* **Problem details**:
Select from the data all lines with the word "pose".
======== Stored records
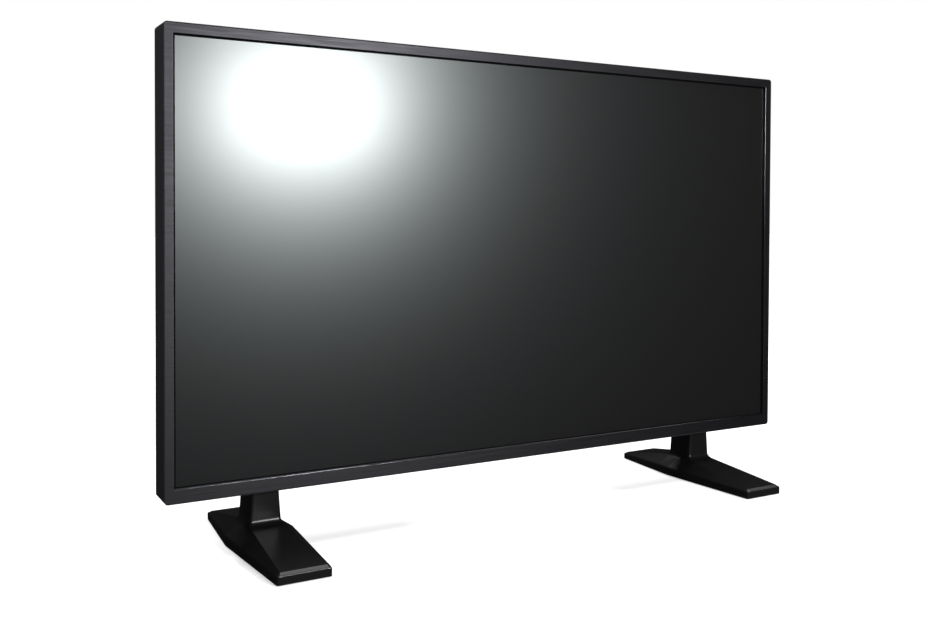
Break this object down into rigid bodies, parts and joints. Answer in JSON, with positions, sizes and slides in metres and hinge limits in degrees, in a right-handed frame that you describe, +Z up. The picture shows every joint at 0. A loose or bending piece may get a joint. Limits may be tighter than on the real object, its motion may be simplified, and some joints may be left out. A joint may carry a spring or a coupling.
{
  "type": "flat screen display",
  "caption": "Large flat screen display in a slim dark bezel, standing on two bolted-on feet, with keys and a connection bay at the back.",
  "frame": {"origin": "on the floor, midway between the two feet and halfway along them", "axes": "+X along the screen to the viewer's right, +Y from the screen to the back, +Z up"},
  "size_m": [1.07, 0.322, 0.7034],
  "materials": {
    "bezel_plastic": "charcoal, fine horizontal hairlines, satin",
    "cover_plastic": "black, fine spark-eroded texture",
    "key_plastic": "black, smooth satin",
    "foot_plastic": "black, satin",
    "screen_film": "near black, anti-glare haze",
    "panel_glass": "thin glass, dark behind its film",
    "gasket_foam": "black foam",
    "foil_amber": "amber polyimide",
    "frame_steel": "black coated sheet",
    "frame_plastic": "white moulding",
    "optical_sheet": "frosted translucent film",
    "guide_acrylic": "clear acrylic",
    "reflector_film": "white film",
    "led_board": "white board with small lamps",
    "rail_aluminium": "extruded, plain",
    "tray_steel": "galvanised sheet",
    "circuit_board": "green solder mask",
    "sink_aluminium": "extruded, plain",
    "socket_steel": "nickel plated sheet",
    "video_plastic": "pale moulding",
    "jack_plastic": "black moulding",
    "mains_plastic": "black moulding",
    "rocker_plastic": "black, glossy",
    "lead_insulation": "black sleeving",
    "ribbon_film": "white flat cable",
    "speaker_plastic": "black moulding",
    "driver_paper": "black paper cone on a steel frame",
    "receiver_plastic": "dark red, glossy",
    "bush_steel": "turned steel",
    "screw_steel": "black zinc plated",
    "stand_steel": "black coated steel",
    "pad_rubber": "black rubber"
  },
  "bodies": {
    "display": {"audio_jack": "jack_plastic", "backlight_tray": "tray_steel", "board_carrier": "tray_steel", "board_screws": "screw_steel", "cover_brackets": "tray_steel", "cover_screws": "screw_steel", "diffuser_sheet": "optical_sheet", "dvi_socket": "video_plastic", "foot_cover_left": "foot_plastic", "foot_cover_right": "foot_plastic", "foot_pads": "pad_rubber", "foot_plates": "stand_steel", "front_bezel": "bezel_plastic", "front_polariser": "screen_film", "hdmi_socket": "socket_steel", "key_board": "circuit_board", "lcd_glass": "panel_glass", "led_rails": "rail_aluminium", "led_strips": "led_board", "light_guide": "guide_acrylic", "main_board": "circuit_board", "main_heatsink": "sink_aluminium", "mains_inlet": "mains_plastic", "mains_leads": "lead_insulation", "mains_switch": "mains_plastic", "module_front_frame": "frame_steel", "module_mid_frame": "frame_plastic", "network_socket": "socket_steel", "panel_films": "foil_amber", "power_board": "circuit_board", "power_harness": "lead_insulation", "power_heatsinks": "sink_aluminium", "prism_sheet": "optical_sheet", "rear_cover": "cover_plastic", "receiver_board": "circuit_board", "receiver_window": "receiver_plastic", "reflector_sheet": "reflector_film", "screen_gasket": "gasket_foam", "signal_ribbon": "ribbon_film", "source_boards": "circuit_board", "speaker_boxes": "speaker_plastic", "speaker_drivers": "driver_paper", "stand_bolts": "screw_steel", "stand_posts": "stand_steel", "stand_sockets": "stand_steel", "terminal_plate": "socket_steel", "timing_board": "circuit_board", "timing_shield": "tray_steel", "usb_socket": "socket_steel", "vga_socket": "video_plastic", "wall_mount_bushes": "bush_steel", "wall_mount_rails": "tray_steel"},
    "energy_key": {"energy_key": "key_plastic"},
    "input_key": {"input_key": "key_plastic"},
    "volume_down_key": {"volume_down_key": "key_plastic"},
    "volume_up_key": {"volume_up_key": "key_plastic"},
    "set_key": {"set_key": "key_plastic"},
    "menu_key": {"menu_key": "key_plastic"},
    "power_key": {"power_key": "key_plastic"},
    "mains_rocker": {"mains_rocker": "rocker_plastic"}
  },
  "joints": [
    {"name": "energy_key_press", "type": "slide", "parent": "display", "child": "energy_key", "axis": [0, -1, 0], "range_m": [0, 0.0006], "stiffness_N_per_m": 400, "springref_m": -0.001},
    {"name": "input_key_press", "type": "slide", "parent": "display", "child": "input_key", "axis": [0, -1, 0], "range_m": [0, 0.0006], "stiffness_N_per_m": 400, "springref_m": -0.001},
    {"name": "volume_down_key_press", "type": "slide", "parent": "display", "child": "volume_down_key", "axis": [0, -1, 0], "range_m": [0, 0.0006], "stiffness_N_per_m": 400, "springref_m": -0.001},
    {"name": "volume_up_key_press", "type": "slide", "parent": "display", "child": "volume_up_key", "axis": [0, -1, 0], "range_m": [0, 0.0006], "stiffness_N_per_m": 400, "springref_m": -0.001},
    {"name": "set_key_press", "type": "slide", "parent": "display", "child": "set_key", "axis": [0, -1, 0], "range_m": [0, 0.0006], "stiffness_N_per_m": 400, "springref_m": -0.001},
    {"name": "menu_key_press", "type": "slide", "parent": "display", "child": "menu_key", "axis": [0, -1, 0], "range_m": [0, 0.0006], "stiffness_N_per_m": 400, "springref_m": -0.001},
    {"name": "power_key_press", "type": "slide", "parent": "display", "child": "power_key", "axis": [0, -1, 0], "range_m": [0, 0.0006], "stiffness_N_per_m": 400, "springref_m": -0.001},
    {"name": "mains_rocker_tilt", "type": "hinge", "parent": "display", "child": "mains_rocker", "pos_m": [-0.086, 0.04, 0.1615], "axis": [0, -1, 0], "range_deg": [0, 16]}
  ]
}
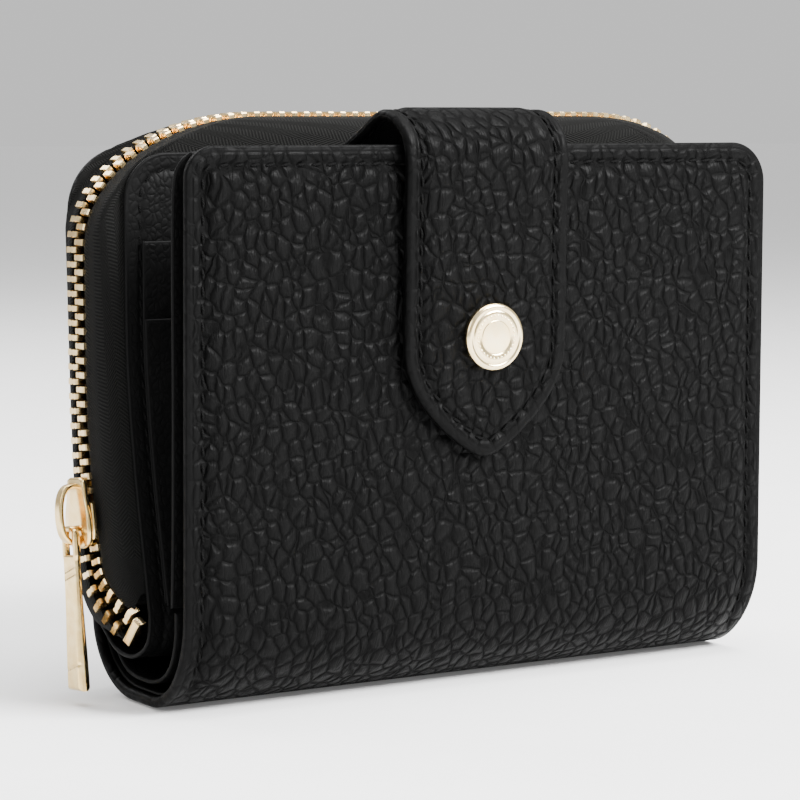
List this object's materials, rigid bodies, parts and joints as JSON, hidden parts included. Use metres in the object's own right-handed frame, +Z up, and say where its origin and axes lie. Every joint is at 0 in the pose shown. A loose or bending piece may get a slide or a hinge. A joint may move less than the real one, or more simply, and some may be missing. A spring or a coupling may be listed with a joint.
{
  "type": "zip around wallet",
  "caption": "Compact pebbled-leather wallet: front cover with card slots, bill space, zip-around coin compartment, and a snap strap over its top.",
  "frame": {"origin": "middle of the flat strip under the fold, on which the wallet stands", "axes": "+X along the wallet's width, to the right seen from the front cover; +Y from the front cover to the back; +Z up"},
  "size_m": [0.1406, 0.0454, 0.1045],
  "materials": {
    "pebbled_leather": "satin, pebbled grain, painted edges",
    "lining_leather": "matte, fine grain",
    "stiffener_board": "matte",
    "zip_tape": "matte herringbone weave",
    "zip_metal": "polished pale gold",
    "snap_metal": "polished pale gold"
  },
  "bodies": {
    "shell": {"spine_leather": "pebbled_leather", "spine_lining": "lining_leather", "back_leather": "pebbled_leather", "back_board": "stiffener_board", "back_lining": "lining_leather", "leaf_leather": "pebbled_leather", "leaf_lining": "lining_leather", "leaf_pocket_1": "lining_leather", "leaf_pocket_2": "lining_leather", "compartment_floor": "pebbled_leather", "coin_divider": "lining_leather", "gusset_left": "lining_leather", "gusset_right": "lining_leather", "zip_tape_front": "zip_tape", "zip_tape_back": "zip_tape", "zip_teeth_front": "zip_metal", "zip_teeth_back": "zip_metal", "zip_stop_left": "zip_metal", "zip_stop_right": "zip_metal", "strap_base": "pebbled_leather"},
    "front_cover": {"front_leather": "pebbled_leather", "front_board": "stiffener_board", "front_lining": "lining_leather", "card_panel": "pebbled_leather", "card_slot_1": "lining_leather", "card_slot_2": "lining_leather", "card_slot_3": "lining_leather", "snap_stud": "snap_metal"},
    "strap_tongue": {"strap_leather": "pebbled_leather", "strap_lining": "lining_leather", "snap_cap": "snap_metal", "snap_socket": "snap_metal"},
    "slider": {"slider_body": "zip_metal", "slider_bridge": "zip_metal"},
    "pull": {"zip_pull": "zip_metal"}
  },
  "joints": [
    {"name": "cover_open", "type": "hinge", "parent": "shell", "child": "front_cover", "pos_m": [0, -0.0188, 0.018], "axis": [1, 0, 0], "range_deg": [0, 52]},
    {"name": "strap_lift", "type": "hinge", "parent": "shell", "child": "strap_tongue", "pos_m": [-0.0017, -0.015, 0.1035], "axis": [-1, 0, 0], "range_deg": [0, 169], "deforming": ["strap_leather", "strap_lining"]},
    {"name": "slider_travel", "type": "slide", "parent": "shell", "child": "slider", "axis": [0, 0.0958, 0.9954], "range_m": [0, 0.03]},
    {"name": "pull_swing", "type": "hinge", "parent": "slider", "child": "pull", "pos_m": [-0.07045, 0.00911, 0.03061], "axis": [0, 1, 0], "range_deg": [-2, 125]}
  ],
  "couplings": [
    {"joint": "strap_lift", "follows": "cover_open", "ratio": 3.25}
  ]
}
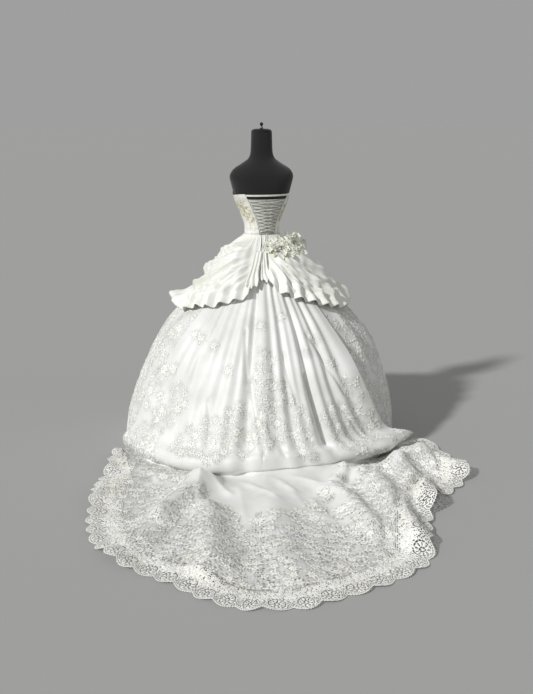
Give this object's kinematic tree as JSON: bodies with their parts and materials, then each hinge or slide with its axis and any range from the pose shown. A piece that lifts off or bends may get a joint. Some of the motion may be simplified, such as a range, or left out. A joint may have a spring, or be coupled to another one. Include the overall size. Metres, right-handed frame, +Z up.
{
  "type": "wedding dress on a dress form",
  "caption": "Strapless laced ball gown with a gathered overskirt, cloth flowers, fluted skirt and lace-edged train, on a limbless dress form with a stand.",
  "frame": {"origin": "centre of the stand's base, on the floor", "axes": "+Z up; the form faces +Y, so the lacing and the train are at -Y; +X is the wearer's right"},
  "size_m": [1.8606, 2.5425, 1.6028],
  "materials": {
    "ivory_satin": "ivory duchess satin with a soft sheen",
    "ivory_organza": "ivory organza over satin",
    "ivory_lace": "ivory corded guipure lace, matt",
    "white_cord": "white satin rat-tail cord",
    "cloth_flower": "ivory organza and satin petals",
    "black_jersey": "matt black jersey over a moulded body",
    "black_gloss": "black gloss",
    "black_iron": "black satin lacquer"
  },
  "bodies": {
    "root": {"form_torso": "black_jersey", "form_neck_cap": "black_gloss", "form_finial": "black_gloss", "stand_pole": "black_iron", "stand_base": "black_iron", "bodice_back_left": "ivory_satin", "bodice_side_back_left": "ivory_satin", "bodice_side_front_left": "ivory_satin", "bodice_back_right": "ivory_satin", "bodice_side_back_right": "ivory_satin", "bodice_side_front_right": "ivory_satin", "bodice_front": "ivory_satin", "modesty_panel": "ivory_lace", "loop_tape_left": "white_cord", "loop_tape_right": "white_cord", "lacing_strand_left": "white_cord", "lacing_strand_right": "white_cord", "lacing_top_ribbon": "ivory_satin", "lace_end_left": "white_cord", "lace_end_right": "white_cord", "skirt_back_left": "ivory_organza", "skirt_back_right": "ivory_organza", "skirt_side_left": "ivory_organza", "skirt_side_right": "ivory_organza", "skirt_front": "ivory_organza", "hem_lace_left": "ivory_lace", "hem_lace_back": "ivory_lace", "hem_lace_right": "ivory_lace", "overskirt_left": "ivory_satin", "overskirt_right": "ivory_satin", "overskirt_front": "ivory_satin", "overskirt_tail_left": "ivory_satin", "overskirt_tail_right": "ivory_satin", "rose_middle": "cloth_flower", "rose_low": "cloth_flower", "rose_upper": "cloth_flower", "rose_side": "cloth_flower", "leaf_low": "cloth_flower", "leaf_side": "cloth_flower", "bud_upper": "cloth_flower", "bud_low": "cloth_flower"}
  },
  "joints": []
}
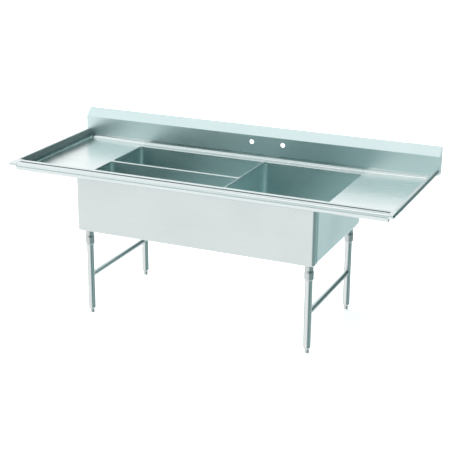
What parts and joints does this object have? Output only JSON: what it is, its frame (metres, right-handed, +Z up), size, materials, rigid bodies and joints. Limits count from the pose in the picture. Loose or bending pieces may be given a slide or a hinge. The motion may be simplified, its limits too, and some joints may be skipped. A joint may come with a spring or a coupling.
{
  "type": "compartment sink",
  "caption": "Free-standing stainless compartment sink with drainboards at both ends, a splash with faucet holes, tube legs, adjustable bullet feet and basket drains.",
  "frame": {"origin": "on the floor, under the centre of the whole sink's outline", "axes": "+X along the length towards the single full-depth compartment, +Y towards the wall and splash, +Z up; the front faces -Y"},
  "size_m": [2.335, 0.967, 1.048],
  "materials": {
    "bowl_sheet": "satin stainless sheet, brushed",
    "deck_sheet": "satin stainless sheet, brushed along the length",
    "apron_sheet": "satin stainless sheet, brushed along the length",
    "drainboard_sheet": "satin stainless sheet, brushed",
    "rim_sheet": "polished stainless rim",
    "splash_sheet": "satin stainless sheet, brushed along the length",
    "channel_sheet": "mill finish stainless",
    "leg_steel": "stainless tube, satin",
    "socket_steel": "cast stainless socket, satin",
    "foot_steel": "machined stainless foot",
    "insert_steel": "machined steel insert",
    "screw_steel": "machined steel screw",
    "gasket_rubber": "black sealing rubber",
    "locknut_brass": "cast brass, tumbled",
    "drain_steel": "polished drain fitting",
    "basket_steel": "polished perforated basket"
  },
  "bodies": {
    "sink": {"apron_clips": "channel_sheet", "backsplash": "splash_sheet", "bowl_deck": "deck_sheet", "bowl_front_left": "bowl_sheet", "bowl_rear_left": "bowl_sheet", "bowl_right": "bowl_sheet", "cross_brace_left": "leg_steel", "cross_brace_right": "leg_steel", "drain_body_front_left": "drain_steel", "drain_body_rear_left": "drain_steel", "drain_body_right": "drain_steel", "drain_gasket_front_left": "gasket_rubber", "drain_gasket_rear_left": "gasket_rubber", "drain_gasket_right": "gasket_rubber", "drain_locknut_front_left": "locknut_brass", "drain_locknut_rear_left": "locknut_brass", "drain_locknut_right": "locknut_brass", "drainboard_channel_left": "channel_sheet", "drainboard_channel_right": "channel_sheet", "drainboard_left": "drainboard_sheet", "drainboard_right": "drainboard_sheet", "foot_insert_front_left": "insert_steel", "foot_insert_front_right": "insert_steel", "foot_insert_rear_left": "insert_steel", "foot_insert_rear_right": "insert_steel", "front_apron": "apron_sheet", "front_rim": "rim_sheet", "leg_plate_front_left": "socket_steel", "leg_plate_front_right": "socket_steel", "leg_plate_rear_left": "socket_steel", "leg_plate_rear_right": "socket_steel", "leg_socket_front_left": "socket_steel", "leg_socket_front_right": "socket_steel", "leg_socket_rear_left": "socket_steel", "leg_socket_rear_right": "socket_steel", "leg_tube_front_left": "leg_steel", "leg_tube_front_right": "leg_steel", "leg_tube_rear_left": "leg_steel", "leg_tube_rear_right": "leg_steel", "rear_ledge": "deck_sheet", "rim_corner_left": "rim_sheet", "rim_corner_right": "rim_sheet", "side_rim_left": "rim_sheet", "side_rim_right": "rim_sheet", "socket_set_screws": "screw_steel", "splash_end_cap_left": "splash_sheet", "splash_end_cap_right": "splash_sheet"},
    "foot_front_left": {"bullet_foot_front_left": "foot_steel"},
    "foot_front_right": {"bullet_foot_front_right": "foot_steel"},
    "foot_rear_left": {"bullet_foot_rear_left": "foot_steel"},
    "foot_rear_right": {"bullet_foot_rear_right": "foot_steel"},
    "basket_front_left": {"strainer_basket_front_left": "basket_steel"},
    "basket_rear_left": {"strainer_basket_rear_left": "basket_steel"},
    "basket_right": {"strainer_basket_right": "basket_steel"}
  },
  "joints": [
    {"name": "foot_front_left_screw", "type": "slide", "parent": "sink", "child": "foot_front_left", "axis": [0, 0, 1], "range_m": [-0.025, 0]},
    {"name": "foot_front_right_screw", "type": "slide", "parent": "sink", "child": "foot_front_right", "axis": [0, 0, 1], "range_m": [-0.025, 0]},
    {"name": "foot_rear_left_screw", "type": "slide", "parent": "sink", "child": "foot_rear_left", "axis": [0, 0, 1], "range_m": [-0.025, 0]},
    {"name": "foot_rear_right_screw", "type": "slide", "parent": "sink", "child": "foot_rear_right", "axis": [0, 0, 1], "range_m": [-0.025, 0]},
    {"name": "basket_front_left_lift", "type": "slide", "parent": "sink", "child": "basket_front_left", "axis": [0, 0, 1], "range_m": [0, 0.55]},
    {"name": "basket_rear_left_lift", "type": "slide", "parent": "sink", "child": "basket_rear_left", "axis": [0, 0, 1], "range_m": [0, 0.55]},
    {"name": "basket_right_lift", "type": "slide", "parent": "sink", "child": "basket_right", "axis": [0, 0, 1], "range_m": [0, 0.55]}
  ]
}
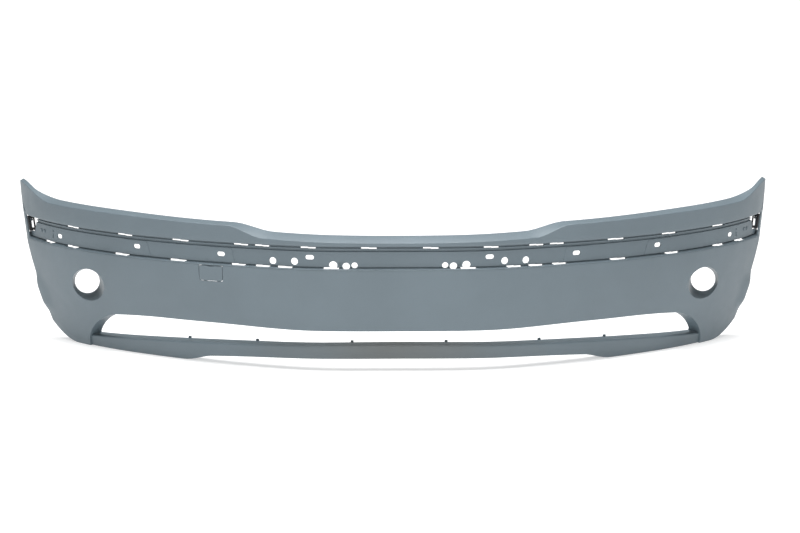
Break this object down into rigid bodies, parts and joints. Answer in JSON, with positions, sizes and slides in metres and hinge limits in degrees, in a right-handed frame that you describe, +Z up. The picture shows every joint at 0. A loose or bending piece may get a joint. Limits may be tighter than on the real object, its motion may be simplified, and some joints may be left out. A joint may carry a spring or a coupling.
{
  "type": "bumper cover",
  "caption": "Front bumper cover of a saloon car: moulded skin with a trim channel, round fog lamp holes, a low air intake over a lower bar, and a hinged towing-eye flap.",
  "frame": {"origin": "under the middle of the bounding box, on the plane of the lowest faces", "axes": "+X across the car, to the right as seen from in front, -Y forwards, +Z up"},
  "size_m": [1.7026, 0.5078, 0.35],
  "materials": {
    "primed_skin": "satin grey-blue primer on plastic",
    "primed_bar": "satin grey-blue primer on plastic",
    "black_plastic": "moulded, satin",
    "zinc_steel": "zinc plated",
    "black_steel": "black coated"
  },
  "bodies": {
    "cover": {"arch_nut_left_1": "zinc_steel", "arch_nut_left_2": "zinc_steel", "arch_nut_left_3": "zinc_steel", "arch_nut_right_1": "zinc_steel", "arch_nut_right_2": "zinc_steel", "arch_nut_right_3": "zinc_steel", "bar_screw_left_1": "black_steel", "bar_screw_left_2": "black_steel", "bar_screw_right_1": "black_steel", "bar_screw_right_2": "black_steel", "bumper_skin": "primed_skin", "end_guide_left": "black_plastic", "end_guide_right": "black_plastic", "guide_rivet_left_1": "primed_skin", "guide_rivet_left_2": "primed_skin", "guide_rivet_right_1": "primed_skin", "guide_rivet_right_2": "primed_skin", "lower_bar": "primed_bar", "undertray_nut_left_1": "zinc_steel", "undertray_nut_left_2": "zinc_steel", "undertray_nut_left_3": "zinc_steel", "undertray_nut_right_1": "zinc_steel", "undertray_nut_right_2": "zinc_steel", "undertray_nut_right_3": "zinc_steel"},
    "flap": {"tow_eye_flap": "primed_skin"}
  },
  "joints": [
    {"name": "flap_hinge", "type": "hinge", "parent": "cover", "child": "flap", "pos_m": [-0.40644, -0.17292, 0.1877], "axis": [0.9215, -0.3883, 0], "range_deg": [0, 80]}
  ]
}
================
* **Answer**:
List this object's materials, rigid bodies, parts and joints as JSON, hidden parts included. Use metres in the object's own right-handed frame, +Z up, and say where its origin and axes lie. Every joint is at 0 in the pose shown. A loose or bending piece may get a slide or a hinge. A joint may move less than the real one, or more simply, and some may be missing. A spring or a coupling may be listed with a joint.
Give this object's kinematic tree as JSON: bodies with their parts and materials, then each hinge or slide with its axis and any range from the pose shown. A piece that lifts off or bends may get a joint. Some of the motion may be simplified, such as a range, or left out. A joint may have a spring, or be coupled to another one. Include the overall size. Metres, right-handed frame, +Z up.
What parts and joints does this object have? Output only JSON: what it is, its frame (metres, right-handed, +Z up), size, materials, rigid bodies and joints. Limits count from the pose in the picture. Loose or bending pieces may be given a slide or a hinge. The motion may be simplified, its limits too, and some joints may be skipped. A joint may come with a spring or a coupling.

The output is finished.